** AIM **
Nothing but the lines from the line that contains "front_case();" through the line that contains "pieces[node].hide_render = pieces[node].hide_viewport" should appear in the output, each reproduced exactly.

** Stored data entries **
==*==

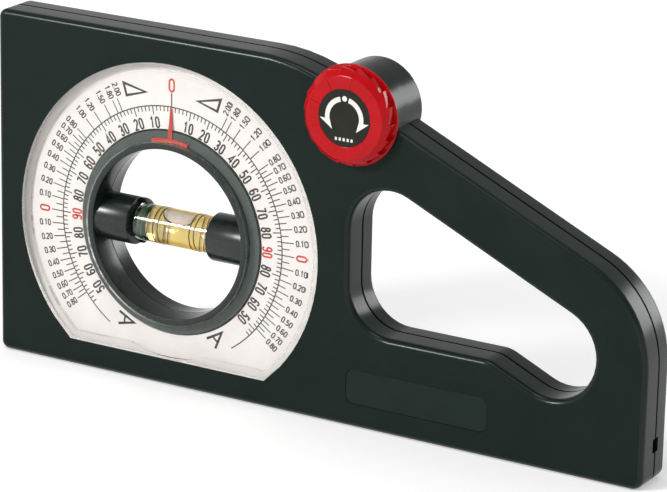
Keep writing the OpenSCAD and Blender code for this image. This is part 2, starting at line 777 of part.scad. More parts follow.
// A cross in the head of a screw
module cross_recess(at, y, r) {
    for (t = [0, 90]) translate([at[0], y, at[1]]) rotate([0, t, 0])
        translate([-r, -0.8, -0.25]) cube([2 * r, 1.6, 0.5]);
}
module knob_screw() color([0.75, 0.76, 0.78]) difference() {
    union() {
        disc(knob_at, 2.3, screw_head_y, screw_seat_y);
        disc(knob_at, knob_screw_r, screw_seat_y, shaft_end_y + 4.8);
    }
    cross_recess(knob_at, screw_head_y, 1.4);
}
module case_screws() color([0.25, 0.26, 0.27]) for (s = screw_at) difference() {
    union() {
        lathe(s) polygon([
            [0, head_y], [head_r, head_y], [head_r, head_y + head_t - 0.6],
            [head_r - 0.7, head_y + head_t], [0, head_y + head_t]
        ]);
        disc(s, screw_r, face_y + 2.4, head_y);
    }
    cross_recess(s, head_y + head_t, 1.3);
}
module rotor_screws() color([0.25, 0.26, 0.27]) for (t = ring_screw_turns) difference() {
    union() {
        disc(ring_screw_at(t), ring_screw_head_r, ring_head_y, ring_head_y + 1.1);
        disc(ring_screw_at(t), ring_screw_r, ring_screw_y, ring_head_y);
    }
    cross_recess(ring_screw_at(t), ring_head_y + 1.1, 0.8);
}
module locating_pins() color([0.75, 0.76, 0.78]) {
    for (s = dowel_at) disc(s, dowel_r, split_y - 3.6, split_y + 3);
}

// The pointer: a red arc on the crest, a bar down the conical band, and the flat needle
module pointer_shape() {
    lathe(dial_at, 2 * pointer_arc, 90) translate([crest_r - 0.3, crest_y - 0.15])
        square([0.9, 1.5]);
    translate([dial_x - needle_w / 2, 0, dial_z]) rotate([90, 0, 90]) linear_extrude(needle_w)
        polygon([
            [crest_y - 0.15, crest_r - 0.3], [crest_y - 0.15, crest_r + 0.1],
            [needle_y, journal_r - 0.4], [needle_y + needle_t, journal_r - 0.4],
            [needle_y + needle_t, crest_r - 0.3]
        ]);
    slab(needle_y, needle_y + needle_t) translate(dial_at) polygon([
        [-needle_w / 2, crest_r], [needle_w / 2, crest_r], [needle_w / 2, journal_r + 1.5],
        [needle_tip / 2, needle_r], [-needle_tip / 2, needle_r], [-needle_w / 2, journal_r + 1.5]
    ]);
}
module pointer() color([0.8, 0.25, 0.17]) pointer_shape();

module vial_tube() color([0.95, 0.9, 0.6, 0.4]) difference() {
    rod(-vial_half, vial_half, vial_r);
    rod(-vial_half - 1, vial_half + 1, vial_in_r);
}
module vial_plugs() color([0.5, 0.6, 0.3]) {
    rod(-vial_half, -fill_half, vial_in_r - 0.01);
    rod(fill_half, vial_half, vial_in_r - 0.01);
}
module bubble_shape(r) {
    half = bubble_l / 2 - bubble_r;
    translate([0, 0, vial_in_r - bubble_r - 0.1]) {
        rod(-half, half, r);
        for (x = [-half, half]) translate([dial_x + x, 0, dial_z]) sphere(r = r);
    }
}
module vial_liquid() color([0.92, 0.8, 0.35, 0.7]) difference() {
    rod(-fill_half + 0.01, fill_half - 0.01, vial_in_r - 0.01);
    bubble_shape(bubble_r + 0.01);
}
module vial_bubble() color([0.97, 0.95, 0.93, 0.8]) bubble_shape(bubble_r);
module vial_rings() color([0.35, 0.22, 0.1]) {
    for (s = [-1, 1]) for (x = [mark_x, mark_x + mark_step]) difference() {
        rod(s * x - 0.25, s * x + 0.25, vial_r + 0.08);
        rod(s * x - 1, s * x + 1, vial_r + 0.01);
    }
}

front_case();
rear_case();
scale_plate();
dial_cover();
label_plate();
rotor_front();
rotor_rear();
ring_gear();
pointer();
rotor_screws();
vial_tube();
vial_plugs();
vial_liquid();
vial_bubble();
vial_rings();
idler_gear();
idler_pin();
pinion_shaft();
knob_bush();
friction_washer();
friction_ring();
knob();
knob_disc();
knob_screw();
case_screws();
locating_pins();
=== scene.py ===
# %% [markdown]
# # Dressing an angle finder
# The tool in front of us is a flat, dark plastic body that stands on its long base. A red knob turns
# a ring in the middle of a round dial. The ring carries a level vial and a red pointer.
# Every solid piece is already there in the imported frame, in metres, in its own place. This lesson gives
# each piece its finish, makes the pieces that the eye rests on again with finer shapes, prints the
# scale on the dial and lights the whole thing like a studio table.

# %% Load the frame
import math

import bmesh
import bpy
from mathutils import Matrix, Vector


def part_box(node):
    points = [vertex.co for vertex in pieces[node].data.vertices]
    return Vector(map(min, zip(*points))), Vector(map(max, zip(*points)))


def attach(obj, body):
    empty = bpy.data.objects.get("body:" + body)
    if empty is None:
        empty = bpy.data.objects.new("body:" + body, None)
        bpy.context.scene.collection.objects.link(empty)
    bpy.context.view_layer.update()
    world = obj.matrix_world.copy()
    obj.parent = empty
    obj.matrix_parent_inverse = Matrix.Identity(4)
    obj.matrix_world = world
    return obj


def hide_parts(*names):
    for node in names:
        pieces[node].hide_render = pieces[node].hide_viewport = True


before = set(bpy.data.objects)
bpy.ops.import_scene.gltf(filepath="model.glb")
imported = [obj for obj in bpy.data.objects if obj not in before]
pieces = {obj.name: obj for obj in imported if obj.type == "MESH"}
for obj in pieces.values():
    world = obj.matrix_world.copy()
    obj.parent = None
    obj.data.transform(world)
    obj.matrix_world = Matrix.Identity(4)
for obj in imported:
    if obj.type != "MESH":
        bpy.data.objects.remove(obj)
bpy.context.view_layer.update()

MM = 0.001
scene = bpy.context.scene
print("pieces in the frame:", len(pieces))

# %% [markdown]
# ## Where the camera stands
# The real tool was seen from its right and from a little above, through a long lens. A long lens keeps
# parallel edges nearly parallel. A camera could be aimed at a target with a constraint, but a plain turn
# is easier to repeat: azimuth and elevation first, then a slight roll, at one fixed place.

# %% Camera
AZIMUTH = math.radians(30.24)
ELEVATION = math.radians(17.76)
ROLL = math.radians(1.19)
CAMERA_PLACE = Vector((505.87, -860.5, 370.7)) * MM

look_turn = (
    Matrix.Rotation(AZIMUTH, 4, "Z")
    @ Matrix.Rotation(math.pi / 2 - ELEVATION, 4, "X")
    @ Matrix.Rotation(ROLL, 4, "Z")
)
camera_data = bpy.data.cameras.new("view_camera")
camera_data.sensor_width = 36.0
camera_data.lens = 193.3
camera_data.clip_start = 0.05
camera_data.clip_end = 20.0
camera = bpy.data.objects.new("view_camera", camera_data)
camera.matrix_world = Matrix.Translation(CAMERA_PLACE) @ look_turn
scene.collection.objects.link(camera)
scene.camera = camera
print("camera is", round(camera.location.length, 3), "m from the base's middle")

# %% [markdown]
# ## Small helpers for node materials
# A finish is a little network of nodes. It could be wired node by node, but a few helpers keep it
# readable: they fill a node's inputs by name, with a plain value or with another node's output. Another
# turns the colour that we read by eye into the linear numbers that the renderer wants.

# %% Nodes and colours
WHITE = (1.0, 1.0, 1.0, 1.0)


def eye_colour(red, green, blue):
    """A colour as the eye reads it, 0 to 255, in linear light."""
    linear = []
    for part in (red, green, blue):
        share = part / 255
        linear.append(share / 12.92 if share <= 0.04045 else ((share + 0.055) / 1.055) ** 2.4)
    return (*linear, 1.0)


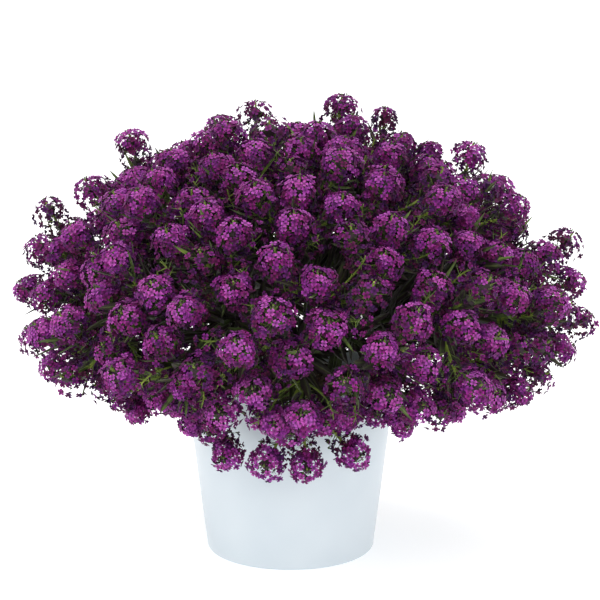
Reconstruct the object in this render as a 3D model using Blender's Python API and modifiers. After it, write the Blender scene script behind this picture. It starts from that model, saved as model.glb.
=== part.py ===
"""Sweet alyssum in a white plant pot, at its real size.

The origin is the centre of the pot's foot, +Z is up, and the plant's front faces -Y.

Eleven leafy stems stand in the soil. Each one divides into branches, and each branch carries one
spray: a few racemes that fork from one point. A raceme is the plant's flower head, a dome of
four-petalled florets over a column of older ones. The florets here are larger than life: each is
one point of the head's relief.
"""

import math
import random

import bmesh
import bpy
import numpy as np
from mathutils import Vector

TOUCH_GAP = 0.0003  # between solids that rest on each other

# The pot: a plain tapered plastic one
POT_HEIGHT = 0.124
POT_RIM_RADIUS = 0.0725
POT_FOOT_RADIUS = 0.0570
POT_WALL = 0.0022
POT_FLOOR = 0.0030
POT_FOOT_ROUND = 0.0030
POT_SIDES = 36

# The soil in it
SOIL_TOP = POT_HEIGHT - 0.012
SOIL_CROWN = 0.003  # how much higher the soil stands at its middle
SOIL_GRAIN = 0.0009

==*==

** CORRECT ANSWER **
front_case();
rear_case();
scale_plate();
dial_cover();
label_plate();
rotor_front();
rotor_rear();
ring_gear();
pointer();
rotor_screws();
vial_tube();
vial_plugs();
vial_liquid();
vial_bubble();
vial_rings();
idler_gear();
idler_pin();
pinion_shaft();
knob_bush();
friction_washer();
friction_ring();
knob();
knob_disc();
knob_screw();
case_screws();
locating_pins();
=== scene.py ===
# %% [markdown]
# # Dressing an angle finder
# The tool in front of us is a flat, dark plastic body that stands on its long base. A red knob turns
# a ring in the middle of a round dial. The ring carries a level vial and a red pointer.
# Every solid piece is already there in the imported frame, in metres, in its own place. This lesson gives
# each piece its finish, makes the pieces that the eye rests on again with finer shapes, prints the
# scale on the dial and lights the whole thing like a studio table.

# %% Load the frame
import math

import bmesh
import bpy
from mathutils import Matrix, Vector


def part_box(node):
    points = [vertex.co for vertex in pieces[node].data.vertices]
    return Vector(map(min, zip(*points))), Vector(map(max, zip(*points)))


def attach(obj, body):
    empty = bpy.data.objects.get("body:" + body)
    if empty is None:
        empty = bpy.data.objects.new("body:" + body, None)
        bpy.context.scene.collection.objects.link(empty)
    bpy.context.view_layer.update()
    world = obj.matrix_world.copy()
    obj.parent = empty
    obj.matrix_parent_inverse = Matrix.Identity(4)
    obj.matrix_world = world
    return obj


def hide_parts(*names):
    for node in names:
        pieces[node].hide_render = pieces[node].hide_viewport = True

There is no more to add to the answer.